• Objective: Report each line of the data that has "from" somewhere in it.

• Entries supplied:
......

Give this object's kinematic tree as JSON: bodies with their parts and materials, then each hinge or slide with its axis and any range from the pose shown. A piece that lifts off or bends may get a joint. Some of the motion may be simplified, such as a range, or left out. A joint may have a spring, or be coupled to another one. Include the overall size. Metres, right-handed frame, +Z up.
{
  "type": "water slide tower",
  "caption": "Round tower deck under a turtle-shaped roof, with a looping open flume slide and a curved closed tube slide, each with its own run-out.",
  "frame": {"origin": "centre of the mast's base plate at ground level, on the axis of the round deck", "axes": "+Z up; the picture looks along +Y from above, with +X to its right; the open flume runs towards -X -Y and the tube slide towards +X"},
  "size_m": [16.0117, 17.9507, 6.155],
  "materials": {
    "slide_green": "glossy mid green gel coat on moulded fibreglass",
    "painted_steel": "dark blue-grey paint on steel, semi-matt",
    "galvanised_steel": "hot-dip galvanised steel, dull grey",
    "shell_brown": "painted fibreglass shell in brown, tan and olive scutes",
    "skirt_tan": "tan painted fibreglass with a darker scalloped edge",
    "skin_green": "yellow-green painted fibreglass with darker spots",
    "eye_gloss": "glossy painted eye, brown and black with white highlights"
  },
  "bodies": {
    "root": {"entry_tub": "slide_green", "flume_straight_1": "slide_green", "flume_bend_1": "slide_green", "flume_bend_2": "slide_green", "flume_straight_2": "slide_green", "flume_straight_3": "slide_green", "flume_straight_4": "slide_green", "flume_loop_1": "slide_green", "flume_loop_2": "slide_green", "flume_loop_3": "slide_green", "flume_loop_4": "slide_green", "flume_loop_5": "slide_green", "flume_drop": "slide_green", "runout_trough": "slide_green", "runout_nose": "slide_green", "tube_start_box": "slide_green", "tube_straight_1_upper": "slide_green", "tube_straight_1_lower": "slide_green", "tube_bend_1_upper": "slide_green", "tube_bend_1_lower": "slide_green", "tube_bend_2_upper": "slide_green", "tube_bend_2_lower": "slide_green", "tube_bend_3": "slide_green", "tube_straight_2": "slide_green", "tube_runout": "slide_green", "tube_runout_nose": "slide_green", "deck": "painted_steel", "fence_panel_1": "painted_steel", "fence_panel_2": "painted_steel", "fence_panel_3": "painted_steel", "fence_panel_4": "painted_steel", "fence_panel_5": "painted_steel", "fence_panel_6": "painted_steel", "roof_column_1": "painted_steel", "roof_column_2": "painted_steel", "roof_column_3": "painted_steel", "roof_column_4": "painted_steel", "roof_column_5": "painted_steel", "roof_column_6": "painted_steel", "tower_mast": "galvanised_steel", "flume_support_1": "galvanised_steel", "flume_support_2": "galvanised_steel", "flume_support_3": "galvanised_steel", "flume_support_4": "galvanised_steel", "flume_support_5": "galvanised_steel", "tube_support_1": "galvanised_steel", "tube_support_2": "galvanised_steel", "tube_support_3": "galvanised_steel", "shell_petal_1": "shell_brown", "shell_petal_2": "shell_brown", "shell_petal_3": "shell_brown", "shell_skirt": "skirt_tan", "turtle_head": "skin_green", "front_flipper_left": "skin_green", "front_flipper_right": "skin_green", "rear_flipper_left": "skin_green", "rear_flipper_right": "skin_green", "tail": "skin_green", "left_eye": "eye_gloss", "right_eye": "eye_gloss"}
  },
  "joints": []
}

......

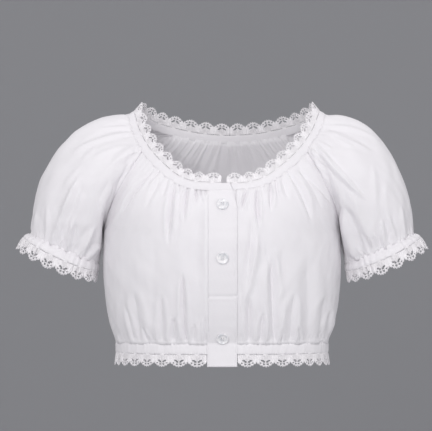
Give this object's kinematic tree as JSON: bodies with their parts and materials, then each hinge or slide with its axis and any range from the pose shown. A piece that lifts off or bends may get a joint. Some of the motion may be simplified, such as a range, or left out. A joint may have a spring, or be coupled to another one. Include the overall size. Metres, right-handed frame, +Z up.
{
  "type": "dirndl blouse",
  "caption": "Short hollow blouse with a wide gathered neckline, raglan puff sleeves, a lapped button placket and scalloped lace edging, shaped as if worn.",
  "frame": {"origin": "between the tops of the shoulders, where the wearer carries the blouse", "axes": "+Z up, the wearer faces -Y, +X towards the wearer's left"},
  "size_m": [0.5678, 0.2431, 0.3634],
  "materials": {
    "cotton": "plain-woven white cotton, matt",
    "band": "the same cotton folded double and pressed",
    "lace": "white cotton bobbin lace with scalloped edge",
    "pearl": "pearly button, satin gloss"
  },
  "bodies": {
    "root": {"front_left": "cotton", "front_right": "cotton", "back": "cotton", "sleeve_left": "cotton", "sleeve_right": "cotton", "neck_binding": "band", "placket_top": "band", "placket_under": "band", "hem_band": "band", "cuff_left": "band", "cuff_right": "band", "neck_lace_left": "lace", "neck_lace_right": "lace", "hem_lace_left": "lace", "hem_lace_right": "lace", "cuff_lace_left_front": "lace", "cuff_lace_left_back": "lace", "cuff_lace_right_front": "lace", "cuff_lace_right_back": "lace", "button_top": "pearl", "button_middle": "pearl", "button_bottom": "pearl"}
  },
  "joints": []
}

......

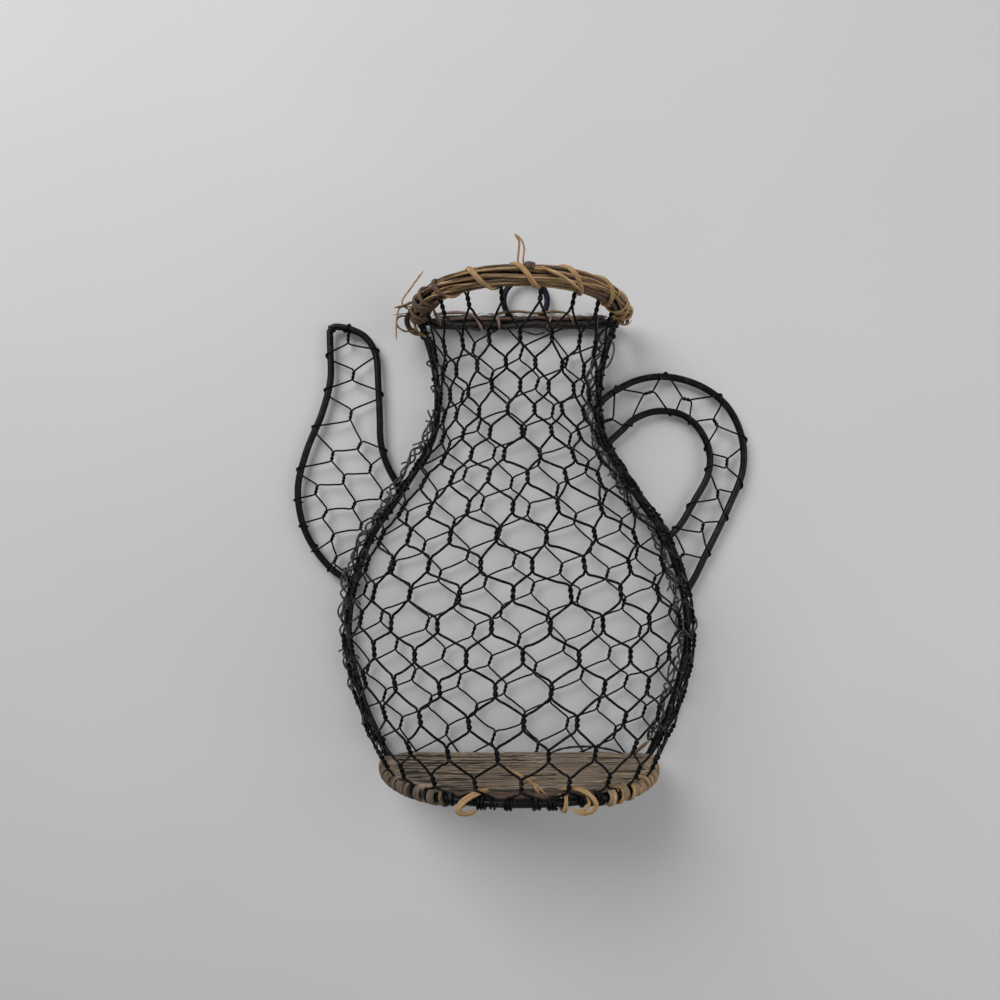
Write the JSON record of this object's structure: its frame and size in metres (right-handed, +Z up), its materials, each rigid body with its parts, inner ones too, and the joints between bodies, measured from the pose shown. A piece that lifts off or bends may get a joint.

......

• Reply to the task:
Give this object's kinematic tree as JSON: bodies with their parts and materials, then each hinge or slide with its axis and any range from the pose shown. A piece that lifts off or bends may get a joint. Some of the motion may be simplified, such as a range, or left out. A joint may have a spring, or be coupled to another one. Include the overall size. Metres, right-handed frame, +Z up.
  "frame": {"origin": "centre of the mast's base plate at ground level, on the axis of the round deck", "axes": "+Z up; the picture looks along +Y from above, with +X to its right; the open flume runs towards -X -Y and the tube slide towards +X"},
Give this object's kinematic tree as JSON: bodies with their parts and materials, then each hinge or slide with its axis and any range from the pose shown. A piece that lifts off or bends may get a joint. Some of the motion may be simplified, such as a range, or left out. A joint may have a spring, or be coupled to another one. Include the overall size. Metres, right-handed frame, +Z up.
Write the JSON record of this object's structure: its frame and size in metres (right-handed, +Z up), its materials, each rigid body with its parts, inner ones too, and the joints between bodies, measured from the pose shown. A piece that lifts off or bends may get a joint.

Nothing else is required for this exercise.